Bien es cierto que su anterior y aclamada novela, La lluvia fina, había sido publicada hacía poco, en 2019, es decir, algo más de un año para que viera la luz este relato íntimo y emotivo. Y digo relato, ya que en este caso no es una novela que tenga la intensidad de La lluvia fina, puesto que ahora el autor navega por sus recuerdos, teniendo en cuenta que no solo son los que lo retrotraen a las experiencias vividas, sino también a las lecturas y a los escritores que acuden libremente a la cita de sus evocaciones.


“Cuando yo era niño y llegué a Madrid, ¡qué tiempos aquellos!, había mucho que ver, y más para mí que venía de un pueblo donde no había más maravillas que las que venían de los cuentos que nos contaban a los niños. Aquella época fue irrepetible, como todas las épocas, y la gente y los sucesos de entonces no volverán ya nunca, y morirán cuando ya nadie los recuerde”.

Para alguien cuyos escritos se encuentran con frecuencia impregnados de los posos dejados por el tiempo, especialmente los imborrables de la infancia, necesita tener una fértil memoria o que alguien acuda en su ayuda para que le actualice relatos o vivencias que se escondieron en un rincón del camino transitado.

Sería el propio Luis el que me traería al presente, la primera vez que nos encontramos en Alburquerque al cabo de muchos años de no vernos, la imagen que guardaba de mí, paseando por la calle del pueblo con un camaleón al hombro.

Lo había olvidado totalmente. Y si no fuera por él, todo aquello habría quedado sepultado o muerto en el recuerdo, pues no tengo ninguna fotografía que me actualizara la pequeña aventura nacida de la estancia en un campamento de Chipiona, lugar en el que compré un camaleón para traérmelo a mi pueblo y pasearme todo contento con él (debo apuntar que por aquel tiempo no era la especie protegida que es hoy; aunque, pensándolo bien, en aquellos años del franquismo no creo que hubiera muchas especies protegidas).

“¿Y de mis autores más queridos, a los que vengo leyendo y leyendo desde hace tantos años? ¿Qué podría decir yo de Cervantes, de Kafka, de Shakespeare, de Dickens, de Faulkner, de Conrad, de Chéjov, de Borges, de Quevedo…? Apenas nada. Ni siquiera me he parado a pensar en ello.

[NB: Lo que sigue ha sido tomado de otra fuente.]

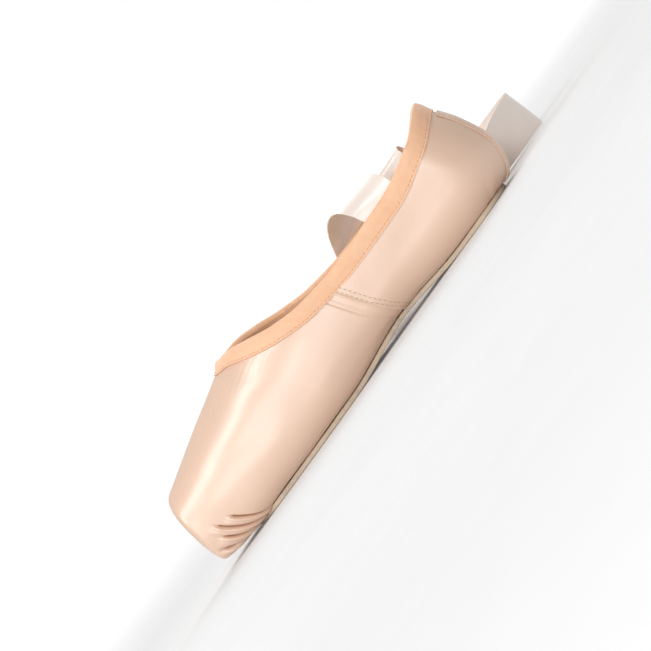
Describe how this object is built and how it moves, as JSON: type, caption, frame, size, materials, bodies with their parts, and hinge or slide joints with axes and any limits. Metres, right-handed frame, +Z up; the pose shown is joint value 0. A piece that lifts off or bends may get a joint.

Alguna vez, por cierto, he contado que soy lector, escritor y profesor, por este orden cronológico, y que no siempre esas tres personas coinciden en sus criterios, gustos e intereses”.

Tengo que advertir que este relato, esta narración o estos quince capítulos engarzados como las cuentas de un collar, de modo que cada pieza tiene valor por sí misma, ha nacido de la imperiosa necesidad del autor de hablar, a su manera, de sí mismo, de sus recuerdos, de sus reflexiones, de sus dudas e incertidumbres.

Son esas dudas e incertidumbres que asoman y nos inquietan cuando las Parcas sobrevuelan a nuestro lado, o cuando lo han hecho de manera imprevista y despiadada, de forma que rompen el destino que habíamos imaginado para nosotros o para quienes queremos, quebrándonos por dentro y dejándonos lejos de la felicidad que nos regalaron en la infancia.

Y si En el balcón de invierno nos acercaba a sus recuerdos más preciados, en esta ocasión vuelve con su muy cuidada prosa a invitarnos a que le acompañemos en esta senda incierta en la que comenzó en esa noche fría de invierno.

“Pero, si aun así, tú hacías la última pregunta, o en sus tiempos Miguel o Félix Lope, ¿cuál es el mejor sitio para esconderse de la muerte?, ya no te contestaba nadie, ya todos habían vuelto a sus pensamientos insoldables, los ojos hipnotizados por el chisporroteo de la lumbre. Solo la vieja a la que nadie conoce y por la que nadie pregunta tiene en el rostro la sombra dorada de una sonrisa imperceptible. Así fue siempre, durante siglos, cuando en las casas la gente se reunía toda junta al fuego”.

Así se cierra, con estas interrogantes, el último trabajo de Luis Landero. A fin de cuentas, yo no desvelo ningún inquietante o inesperado final que hubiera que silenciar, dado que no nos encontramos en una novela al uso. En todo caso, es un relato en cuyo fondo bulle la inquietud que ahora asalta a su autor (la que a todos en algún momento nos asalta): “¿A dónde irán todos nuestros recuerdos, todas nuestras vivencias, todos nuestros ensueños, todas nuestras ilusiones, cuando las Parcas hayan decidido dejar de hilar y, cínicamente, nos avisen con sus risas burlonas de que el hilo de nuestras vidas se les ha acabado?”.